Davide Cedolin – Contemplations and other Instrumentals from the Valley (CD Ramble, 2022)

Diciamocela tutta, basterebbe il titolo.

Socchiudi gli occhi, un refolo di vento ed è tutto lì. Ma in realtà c’è molto di più anche in questa raccolta di Davide Cedolin, nel mio immaginario ormai diventato un hobo dei colli liguri, chitarra e speroni su terra aspra. Qui non si smentisce, riuscendo a catalizzare l’attenzione in una raccolta spuria e frammentaria, quasi come il terriccio dal quale estrarre quale misera pagliuzza d’oro. Davide parte con quelle che chiama contemplazioni chitarristiche improvvisate, che poi rifinisce aggiungendo una povera strumentazione, composta da un’acustica, armonica, organo e bowed banjo (che sembrerebbe essere un banjo ad arco). Oltre alle sue due mani può disporre di un’elettrica, fornita da Paolo Tortora (già suo sodale nei Japanese Gum) su tre brani.

Ma non pensiamo a tutto questo, limitiamo a socchiudere gli occhi ed a librarci in volo, planando su brevi viaggi oppure soffermandoci su microcosmi, talvolta crogiolandoci su suoli rivoltati. La musica di Davide riesce ad allinearsi con gli elementi, essendo saldamente villana. Brace, specchi lacustri, spighe, insetti. Nulla è levigato, l’alcool è verosimilmente casalingo e le norme produttive e di sicurezza sono quelle che sono. Con Embracing the Unknown parlavo espressamente di west, qui siamo però oltre, drammaticamente. La vallata sembra sia stata rasa al suolo. Saranno state le locuste, gli Indiani, i Rangers…non sta a noi capirlo, quel che è certo è che Davide è riuscito in qualche modo a racimolare il minimo della sua attrezzatura, fare qualche metro in altezza ed appoggiarsi vicino ad una fonte, ritornando prepotentemente alla natura. Ci sono gli insetti, le ruote di un piccolo mulino, la consapevolezza che tutto questo non avrà vita lunga. Ma forse è proprio questa consapevolezza a spingere il bisogno di fissare su nastro tutto ciò: tracce che servano sia da monito che da lenitivo, rendendo attenti i prossimi compagni di ventura a quel che potrebbe accadere, saggi rispetto a poche semplici regole. Rispettare il vento, succhiare il midollo dalle ossa, non scherzare col fuoco, non toccare la mia chitarra.

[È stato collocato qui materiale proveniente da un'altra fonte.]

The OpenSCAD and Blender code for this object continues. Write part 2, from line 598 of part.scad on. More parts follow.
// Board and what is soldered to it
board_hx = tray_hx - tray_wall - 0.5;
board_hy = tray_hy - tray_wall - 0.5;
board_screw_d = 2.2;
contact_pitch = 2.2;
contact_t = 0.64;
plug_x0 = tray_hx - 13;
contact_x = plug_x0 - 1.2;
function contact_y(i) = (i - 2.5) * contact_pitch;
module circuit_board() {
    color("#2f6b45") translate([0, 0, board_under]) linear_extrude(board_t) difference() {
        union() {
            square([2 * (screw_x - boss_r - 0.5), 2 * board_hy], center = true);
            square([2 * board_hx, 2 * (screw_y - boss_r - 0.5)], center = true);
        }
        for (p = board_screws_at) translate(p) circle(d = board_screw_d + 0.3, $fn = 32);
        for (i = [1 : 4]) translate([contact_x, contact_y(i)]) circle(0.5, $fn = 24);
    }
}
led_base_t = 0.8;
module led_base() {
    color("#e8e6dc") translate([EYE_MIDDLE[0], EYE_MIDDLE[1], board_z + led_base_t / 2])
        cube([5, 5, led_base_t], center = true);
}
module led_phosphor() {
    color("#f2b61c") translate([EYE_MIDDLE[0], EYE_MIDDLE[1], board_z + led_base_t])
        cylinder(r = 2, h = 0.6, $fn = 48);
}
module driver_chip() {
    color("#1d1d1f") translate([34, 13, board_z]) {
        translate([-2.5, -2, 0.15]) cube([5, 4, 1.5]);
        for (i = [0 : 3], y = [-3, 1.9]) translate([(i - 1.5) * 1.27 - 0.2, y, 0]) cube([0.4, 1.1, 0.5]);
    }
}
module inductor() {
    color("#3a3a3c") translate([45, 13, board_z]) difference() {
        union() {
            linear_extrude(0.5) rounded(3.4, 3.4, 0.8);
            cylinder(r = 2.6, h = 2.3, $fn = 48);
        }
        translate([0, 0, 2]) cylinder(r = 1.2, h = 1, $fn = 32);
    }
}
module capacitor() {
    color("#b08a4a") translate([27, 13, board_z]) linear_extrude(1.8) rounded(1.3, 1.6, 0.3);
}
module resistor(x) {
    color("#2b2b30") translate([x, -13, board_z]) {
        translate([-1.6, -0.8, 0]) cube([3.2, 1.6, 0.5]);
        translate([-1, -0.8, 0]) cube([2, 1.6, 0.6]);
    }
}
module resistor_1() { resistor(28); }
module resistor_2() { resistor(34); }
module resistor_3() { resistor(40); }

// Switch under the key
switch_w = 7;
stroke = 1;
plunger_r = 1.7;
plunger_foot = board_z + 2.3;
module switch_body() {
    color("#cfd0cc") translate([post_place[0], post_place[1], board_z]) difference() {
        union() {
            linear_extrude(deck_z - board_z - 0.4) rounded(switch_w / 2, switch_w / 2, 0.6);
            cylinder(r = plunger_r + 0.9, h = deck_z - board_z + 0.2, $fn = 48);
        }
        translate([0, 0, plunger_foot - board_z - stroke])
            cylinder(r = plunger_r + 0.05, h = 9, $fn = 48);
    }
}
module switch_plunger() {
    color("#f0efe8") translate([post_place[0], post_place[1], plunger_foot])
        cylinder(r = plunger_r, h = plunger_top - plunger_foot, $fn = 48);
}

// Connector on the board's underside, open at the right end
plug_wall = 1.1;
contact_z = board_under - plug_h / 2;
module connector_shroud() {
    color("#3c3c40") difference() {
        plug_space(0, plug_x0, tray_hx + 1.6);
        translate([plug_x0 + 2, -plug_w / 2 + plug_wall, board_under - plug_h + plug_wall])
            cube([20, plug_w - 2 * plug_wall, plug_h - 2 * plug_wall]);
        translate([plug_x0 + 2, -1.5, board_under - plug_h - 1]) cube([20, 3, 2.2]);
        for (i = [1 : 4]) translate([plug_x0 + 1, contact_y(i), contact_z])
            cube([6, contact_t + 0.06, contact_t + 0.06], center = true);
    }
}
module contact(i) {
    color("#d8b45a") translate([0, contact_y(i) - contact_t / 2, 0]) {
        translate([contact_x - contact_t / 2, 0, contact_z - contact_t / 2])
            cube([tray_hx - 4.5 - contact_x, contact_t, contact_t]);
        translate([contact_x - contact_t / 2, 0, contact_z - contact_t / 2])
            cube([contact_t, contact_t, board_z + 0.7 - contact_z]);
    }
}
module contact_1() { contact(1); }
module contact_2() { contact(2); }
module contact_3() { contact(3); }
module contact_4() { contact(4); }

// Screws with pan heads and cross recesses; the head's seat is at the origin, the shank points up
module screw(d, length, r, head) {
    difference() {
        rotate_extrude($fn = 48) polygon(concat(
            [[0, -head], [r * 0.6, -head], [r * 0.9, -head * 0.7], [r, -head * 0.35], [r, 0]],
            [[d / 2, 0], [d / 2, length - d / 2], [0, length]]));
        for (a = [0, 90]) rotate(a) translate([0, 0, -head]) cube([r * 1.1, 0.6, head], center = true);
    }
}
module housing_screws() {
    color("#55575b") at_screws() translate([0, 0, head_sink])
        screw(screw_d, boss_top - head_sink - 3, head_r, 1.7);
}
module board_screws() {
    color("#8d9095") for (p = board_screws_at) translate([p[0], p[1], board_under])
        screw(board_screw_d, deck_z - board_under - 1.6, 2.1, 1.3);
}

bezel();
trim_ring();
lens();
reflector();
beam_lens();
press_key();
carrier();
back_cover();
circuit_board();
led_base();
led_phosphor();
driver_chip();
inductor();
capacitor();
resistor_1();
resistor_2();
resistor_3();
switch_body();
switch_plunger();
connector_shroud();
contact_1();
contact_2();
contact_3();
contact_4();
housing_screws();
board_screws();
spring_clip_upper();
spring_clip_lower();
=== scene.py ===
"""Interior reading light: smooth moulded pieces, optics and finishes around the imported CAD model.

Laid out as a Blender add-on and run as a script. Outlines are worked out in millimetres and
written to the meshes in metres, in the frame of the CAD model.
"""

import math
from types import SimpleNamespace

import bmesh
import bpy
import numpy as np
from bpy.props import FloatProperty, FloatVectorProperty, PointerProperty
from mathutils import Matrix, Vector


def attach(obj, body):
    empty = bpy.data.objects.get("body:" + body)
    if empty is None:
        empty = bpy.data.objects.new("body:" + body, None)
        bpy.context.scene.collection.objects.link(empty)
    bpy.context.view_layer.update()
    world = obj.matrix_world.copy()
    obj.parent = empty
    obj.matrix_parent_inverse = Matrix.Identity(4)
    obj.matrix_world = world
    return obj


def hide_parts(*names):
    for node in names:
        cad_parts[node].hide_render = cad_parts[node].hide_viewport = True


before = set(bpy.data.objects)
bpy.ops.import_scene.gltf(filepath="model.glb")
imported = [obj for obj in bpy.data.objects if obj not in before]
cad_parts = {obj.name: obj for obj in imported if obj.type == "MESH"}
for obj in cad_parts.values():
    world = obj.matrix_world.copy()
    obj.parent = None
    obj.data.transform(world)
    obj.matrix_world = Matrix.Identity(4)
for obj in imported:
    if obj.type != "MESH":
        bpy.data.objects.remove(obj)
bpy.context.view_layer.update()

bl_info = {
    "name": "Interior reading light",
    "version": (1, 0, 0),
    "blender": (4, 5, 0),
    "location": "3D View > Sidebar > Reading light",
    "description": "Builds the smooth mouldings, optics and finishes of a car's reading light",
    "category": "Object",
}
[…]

Sto scherzando, c’è tempo anche per un brano dichiaratamente sorridente, come Sunshine Loner Smile prima di avviarci verso un tramonto che più classico non si può. Gli accordi si dilatano, scalpiccii e tramestii, sabbie e petali.

The need of story telling is sometimes wordless.

È già mattino. Chitarra in circolo, note piccole e semplici, bastone a riattizzare le braci, il proprio soffio a scaldare le mani. È dicembre, non è Cormac Mc Carthy, è solo un altro giorno.